▶ [Exercise description]
Extract, unchanged, every line from the top of the material below through the line with "of the cage.", and no more.

▶ [Data excerpt]

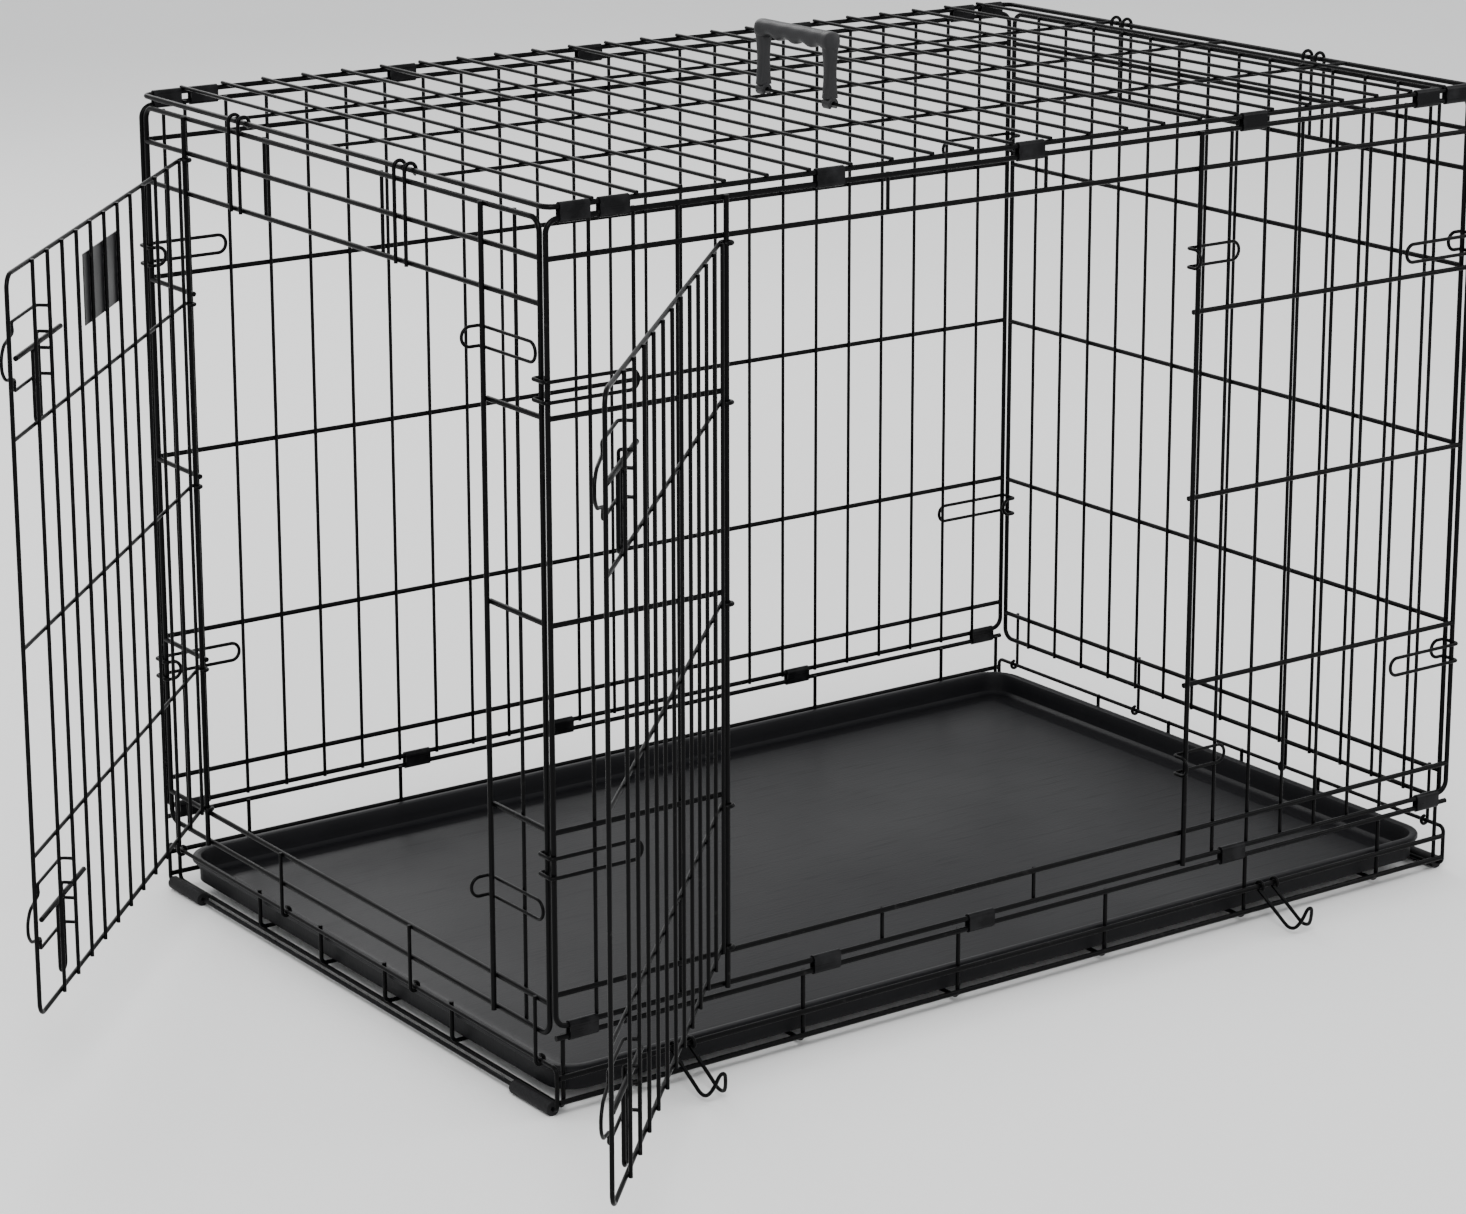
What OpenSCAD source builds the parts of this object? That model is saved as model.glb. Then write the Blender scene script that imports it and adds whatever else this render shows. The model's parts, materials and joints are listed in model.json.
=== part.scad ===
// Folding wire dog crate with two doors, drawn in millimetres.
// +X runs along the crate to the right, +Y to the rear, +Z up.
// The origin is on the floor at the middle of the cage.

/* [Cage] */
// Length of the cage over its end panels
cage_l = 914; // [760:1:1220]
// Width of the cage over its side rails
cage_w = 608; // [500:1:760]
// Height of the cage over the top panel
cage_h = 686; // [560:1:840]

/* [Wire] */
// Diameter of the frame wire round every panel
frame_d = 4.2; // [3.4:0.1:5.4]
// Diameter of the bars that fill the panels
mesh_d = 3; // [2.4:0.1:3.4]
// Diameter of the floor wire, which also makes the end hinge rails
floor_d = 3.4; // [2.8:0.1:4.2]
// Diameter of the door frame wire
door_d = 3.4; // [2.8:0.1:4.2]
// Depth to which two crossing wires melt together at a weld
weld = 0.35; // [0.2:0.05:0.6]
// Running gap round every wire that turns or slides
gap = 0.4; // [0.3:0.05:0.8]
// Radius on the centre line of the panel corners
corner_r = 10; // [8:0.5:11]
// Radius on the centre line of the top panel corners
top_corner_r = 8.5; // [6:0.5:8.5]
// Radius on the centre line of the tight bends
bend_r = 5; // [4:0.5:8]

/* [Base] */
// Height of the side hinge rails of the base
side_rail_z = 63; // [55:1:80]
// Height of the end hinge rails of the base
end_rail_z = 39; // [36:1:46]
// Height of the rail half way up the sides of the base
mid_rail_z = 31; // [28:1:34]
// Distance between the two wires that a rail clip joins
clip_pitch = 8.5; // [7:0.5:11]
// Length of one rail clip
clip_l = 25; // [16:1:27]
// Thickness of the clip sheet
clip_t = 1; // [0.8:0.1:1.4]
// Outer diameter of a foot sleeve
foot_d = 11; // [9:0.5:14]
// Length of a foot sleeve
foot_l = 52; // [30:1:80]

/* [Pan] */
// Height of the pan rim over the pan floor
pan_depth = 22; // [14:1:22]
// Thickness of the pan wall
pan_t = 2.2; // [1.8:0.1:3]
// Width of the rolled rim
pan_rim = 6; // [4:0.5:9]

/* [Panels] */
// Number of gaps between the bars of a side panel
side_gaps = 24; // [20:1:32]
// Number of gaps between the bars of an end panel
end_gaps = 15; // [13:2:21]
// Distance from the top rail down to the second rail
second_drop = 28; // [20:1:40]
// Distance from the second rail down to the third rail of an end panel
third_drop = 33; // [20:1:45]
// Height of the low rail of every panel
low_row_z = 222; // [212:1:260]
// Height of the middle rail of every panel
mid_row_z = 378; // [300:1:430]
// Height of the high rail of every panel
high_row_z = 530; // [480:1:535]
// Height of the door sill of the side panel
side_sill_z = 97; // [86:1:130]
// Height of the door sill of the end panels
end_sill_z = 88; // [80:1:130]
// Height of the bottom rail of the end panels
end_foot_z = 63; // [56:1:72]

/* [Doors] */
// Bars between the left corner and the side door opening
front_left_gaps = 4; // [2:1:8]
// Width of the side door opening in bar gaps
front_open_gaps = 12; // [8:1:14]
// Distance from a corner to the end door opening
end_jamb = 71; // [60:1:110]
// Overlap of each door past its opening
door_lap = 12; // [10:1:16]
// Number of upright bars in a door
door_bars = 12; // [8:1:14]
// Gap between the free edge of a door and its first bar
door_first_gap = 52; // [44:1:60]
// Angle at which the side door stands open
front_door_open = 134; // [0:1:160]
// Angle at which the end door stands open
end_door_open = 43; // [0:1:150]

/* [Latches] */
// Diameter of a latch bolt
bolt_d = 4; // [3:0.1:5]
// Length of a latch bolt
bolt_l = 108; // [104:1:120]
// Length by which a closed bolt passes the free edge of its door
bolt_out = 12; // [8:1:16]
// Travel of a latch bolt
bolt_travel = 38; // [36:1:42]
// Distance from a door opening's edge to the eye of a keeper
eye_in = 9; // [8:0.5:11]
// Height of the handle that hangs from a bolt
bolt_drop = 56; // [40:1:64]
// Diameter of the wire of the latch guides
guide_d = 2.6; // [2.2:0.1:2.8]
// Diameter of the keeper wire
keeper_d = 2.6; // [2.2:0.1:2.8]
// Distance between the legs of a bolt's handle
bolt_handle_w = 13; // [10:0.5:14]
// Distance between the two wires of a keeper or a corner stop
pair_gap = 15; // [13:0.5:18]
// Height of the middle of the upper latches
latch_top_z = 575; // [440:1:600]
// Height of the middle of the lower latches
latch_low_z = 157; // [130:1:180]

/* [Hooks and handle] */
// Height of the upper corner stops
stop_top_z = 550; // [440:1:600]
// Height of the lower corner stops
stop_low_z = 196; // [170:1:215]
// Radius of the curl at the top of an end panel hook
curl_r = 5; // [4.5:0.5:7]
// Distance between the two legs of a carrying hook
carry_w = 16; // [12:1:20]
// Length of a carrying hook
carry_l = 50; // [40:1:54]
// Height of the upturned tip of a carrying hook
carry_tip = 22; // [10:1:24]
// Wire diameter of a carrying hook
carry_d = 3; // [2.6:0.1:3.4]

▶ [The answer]
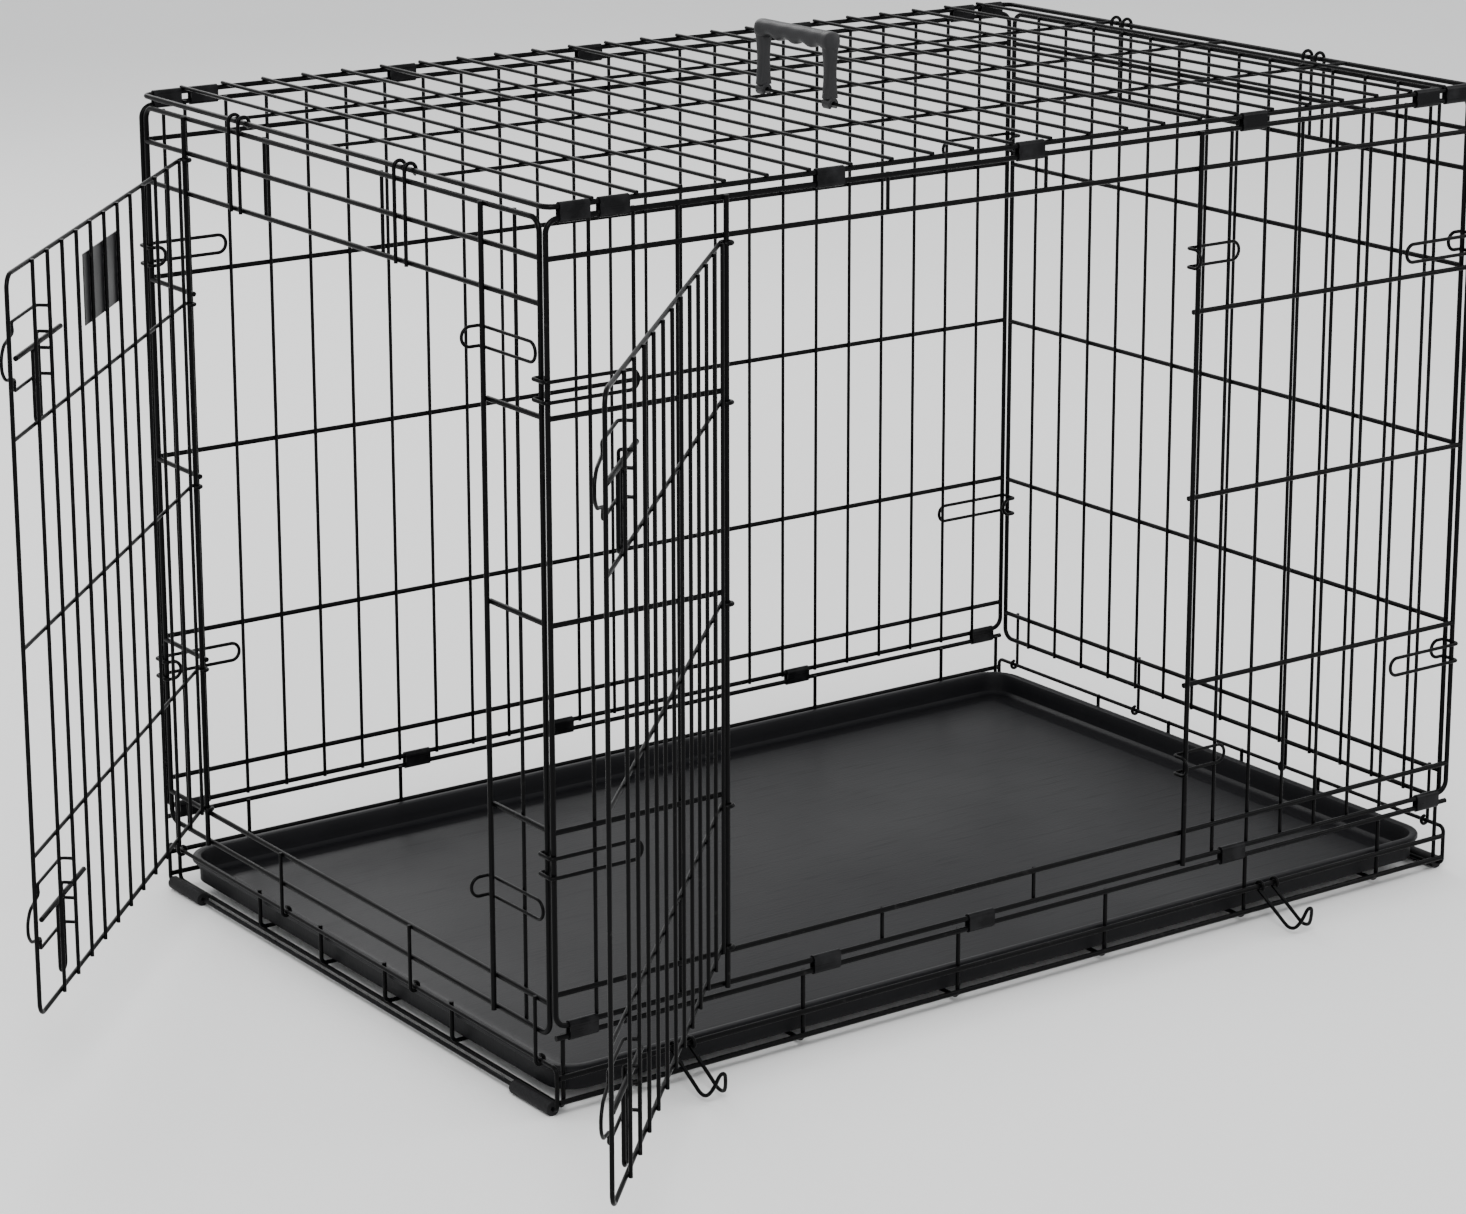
What OpenSCAD source builds the parts of this object? That model is saved as model.glb. Then write the Blender scene script that imports it and adds whatever else this render shows. The model's parts, materials and joints are listed in model.json.
=== part.scad ===
// Folding wire dog crate with two doors, drawn in millimetres.
// +X runs along the crate to the right, +Y to the rear, +Z up.
// The origin is on the floor at the middle of the cage.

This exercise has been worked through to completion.